Copy, without any alteration, the lines from the one that includes "buildTubes();" up to and including the one that includes "obj.parent = empty".

-- begin Recorded data --

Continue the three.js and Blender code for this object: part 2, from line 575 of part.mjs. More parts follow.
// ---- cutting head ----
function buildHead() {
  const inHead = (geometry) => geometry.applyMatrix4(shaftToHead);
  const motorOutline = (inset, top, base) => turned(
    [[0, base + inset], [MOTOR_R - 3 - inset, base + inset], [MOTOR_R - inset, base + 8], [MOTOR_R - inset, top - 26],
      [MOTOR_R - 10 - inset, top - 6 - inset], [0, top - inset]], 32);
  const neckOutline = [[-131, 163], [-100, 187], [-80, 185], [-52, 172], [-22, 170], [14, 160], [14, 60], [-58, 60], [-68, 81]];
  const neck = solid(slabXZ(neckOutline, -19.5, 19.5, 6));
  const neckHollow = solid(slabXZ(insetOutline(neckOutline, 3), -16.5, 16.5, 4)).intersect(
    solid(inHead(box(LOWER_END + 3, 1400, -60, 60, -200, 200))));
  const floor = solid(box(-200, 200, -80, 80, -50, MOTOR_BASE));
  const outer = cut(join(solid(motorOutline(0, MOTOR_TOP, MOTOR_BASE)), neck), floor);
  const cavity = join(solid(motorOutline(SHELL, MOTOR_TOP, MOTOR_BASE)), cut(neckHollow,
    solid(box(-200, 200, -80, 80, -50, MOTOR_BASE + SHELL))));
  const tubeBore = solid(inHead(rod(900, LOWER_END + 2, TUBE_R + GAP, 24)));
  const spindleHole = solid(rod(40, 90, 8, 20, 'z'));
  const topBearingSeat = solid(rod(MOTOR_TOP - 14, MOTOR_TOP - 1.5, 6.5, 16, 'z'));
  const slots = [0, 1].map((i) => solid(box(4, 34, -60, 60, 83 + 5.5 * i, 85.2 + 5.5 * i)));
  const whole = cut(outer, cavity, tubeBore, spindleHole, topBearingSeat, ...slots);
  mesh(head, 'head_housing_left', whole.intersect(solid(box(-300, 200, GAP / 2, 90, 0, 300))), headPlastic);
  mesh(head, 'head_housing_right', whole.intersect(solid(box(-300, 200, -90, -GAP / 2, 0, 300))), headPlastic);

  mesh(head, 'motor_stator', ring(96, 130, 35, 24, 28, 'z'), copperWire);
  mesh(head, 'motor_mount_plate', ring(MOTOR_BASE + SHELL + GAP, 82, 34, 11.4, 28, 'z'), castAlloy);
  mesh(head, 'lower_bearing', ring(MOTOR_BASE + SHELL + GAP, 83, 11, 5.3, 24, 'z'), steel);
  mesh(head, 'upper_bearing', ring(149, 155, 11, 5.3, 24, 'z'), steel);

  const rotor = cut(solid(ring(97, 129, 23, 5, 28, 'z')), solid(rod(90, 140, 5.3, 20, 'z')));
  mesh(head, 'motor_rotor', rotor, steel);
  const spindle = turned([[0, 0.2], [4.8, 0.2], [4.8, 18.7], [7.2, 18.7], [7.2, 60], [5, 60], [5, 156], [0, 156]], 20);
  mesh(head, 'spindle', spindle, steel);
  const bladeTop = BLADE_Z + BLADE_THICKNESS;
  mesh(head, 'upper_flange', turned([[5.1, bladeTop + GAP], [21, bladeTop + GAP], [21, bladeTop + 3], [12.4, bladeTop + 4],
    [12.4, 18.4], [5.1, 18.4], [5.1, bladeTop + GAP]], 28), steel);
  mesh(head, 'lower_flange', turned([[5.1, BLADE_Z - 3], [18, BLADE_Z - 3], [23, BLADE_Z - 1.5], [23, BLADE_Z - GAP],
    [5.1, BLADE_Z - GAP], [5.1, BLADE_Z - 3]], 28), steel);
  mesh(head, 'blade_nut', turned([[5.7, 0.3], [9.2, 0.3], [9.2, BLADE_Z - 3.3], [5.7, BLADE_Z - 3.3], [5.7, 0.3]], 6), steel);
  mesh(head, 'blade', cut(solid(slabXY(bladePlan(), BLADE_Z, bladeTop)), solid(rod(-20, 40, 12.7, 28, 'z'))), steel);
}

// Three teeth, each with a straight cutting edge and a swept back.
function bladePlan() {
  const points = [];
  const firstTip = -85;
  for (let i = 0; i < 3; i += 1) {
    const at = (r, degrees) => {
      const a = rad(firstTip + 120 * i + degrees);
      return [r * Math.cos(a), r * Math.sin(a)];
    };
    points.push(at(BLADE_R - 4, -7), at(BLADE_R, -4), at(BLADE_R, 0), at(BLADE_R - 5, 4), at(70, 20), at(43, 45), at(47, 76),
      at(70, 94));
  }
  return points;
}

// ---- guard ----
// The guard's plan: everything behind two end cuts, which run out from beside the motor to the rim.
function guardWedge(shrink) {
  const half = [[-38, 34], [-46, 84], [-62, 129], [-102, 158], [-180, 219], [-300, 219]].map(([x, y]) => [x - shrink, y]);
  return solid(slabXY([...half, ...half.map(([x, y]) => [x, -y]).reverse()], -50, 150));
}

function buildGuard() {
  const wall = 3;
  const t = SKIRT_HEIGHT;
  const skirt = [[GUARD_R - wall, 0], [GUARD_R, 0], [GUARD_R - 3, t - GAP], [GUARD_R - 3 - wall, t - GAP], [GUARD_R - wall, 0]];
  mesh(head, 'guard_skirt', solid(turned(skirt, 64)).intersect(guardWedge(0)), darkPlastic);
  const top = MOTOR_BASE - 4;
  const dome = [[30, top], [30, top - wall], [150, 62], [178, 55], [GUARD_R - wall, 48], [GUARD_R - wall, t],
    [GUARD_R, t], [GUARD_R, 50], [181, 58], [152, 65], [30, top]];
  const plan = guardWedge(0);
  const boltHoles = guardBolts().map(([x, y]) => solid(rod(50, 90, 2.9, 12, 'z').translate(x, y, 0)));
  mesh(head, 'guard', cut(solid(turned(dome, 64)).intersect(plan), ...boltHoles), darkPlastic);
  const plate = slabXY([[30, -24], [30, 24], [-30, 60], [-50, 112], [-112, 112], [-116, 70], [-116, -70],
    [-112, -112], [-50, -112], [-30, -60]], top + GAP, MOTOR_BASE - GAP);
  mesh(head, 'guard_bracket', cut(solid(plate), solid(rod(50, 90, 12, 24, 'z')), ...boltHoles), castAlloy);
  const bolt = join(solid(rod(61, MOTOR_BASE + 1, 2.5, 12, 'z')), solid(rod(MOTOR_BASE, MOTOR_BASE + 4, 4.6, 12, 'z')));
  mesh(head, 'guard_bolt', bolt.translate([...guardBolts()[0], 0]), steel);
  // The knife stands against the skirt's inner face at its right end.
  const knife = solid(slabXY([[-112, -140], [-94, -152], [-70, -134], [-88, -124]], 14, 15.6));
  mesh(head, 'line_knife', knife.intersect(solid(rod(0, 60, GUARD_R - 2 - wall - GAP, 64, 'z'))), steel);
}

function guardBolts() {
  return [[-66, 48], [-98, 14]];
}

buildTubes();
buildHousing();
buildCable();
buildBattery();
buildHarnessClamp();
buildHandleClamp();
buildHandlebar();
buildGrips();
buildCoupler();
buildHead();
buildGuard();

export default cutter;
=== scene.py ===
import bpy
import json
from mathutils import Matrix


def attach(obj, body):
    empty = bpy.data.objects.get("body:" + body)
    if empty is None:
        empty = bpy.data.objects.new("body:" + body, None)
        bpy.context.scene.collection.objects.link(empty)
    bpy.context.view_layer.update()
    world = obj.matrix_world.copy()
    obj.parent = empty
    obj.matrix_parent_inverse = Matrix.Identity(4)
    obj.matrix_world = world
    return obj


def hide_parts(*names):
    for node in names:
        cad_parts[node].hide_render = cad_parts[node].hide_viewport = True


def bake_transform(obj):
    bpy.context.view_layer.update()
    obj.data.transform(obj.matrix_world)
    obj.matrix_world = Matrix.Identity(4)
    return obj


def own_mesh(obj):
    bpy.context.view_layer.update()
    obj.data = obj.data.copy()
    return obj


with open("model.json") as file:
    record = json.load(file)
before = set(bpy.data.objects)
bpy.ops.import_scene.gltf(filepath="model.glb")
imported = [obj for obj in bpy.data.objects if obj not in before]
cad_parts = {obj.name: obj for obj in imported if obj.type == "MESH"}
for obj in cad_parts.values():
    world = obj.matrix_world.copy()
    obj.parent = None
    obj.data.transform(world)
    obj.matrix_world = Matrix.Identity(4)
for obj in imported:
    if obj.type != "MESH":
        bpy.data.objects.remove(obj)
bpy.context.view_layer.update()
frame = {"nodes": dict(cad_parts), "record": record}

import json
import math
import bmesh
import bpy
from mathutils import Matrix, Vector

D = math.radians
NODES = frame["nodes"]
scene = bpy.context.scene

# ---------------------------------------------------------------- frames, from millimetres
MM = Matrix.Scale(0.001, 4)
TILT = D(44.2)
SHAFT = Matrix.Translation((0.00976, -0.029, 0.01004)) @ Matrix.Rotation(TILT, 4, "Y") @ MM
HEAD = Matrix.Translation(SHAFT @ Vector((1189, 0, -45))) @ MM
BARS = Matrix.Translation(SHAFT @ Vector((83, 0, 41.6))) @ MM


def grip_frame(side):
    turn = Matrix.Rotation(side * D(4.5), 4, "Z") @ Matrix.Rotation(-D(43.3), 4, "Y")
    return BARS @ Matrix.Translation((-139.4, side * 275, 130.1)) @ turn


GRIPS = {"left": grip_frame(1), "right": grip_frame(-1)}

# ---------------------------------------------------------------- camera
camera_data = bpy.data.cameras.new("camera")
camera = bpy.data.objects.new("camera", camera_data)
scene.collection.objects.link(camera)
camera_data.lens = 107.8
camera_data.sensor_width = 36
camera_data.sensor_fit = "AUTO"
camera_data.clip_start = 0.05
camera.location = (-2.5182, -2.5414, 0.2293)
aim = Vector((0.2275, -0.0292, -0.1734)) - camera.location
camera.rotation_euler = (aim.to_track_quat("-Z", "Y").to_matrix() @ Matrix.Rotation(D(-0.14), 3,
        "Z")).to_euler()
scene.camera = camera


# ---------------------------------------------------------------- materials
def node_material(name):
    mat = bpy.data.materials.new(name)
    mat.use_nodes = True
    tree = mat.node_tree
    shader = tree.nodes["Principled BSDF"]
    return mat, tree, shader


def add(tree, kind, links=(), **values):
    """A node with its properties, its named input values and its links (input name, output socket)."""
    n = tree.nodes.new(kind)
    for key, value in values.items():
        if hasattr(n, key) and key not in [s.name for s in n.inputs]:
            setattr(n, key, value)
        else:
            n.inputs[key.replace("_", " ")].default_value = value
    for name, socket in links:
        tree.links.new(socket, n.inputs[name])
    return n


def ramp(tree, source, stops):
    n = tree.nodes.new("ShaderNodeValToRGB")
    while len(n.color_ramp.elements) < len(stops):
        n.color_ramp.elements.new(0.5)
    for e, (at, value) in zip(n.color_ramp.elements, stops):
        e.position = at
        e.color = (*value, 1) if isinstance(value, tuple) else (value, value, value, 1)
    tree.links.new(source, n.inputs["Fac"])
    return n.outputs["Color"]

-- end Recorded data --
-- begin Recorded data --

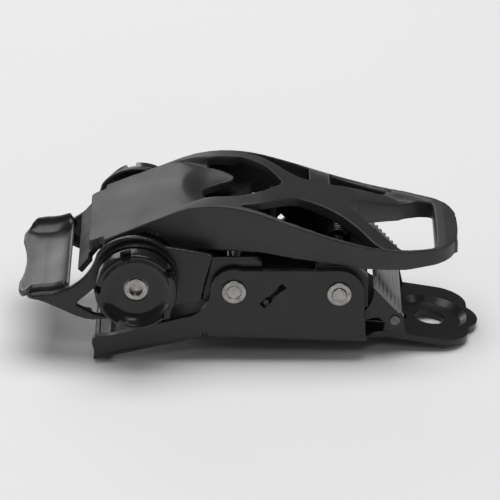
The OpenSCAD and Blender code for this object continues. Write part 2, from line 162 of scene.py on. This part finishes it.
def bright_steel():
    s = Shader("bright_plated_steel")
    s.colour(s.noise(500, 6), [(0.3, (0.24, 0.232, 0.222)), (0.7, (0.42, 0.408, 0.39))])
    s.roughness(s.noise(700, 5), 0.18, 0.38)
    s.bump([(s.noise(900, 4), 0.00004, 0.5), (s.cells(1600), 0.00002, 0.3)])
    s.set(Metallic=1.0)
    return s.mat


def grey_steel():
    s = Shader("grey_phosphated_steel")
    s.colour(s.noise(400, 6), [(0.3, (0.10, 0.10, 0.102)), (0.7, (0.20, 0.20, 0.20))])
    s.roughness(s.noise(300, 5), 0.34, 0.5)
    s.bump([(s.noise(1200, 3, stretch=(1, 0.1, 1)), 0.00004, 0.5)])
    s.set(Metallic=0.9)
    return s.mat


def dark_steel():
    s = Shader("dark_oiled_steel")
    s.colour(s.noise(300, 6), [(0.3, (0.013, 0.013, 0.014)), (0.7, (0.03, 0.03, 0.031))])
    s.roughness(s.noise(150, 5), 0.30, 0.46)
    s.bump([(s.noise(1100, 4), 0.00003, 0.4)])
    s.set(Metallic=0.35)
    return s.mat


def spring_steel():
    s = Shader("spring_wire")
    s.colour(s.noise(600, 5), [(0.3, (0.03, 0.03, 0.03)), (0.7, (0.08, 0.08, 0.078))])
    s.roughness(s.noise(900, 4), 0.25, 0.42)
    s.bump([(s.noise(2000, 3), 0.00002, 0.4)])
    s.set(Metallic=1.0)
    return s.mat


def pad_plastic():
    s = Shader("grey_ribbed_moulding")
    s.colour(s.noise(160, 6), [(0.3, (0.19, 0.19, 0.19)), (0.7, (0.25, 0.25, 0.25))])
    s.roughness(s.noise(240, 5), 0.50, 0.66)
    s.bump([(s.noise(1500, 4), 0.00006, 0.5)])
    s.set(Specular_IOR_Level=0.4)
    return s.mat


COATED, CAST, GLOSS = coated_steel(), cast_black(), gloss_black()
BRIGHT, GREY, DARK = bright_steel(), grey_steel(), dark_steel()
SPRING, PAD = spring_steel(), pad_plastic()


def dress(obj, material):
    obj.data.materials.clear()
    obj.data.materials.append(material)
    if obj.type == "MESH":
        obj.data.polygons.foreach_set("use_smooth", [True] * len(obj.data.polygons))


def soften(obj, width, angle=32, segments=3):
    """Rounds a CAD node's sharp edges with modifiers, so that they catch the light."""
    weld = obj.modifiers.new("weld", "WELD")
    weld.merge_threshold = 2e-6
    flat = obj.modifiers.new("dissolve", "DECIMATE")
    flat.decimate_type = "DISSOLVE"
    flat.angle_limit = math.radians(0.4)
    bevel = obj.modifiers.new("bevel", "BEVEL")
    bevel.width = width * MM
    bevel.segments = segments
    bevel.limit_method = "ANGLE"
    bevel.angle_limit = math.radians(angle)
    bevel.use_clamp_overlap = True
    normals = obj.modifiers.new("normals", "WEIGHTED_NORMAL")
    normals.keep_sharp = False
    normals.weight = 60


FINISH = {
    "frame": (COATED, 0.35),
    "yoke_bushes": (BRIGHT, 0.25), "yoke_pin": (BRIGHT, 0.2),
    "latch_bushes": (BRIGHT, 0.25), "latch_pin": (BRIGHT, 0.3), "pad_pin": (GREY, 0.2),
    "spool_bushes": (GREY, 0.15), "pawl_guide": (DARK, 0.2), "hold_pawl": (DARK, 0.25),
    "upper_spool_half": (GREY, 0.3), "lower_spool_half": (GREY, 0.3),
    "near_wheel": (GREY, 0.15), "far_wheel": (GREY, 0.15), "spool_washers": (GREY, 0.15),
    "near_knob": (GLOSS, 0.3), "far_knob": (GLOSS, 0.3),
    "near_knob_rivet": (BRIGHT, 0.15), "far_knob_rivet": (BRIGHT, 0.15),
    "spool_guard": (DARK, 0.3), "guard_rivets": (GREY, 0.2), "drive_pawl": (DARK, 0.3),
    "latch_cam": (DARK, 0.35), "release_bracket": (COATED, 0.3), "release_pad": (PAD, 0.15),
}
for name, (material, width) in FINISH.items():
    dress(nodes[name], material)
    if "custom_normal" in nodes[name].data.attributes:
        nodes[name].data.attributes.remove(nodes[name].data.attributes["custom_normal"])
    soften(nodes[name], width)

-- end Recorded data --

Result ::
buildTubes();
buildHousing();
buildCable();
buildBattery();
buildHarnessClamp();
buildHandleClamp();
buildHandlebar();
buildGrips();
buildCoupler();
buildHead();
buildGuard();

export default cutter;
=== scene.py ===
import bpy
import json
from mathutils import Matrix


def attach(obj, body):
    empty = bpy.data.objects.get("body:" + body)
    if empty is None:
        empty = bpy.data.objects.new("body:" + body, None)
        bpy.context.scene.collection.objects.link(empty)
    bpy.context.view_layer.update()
    world = obj.matrix_world.copy()
    obj.parent = empty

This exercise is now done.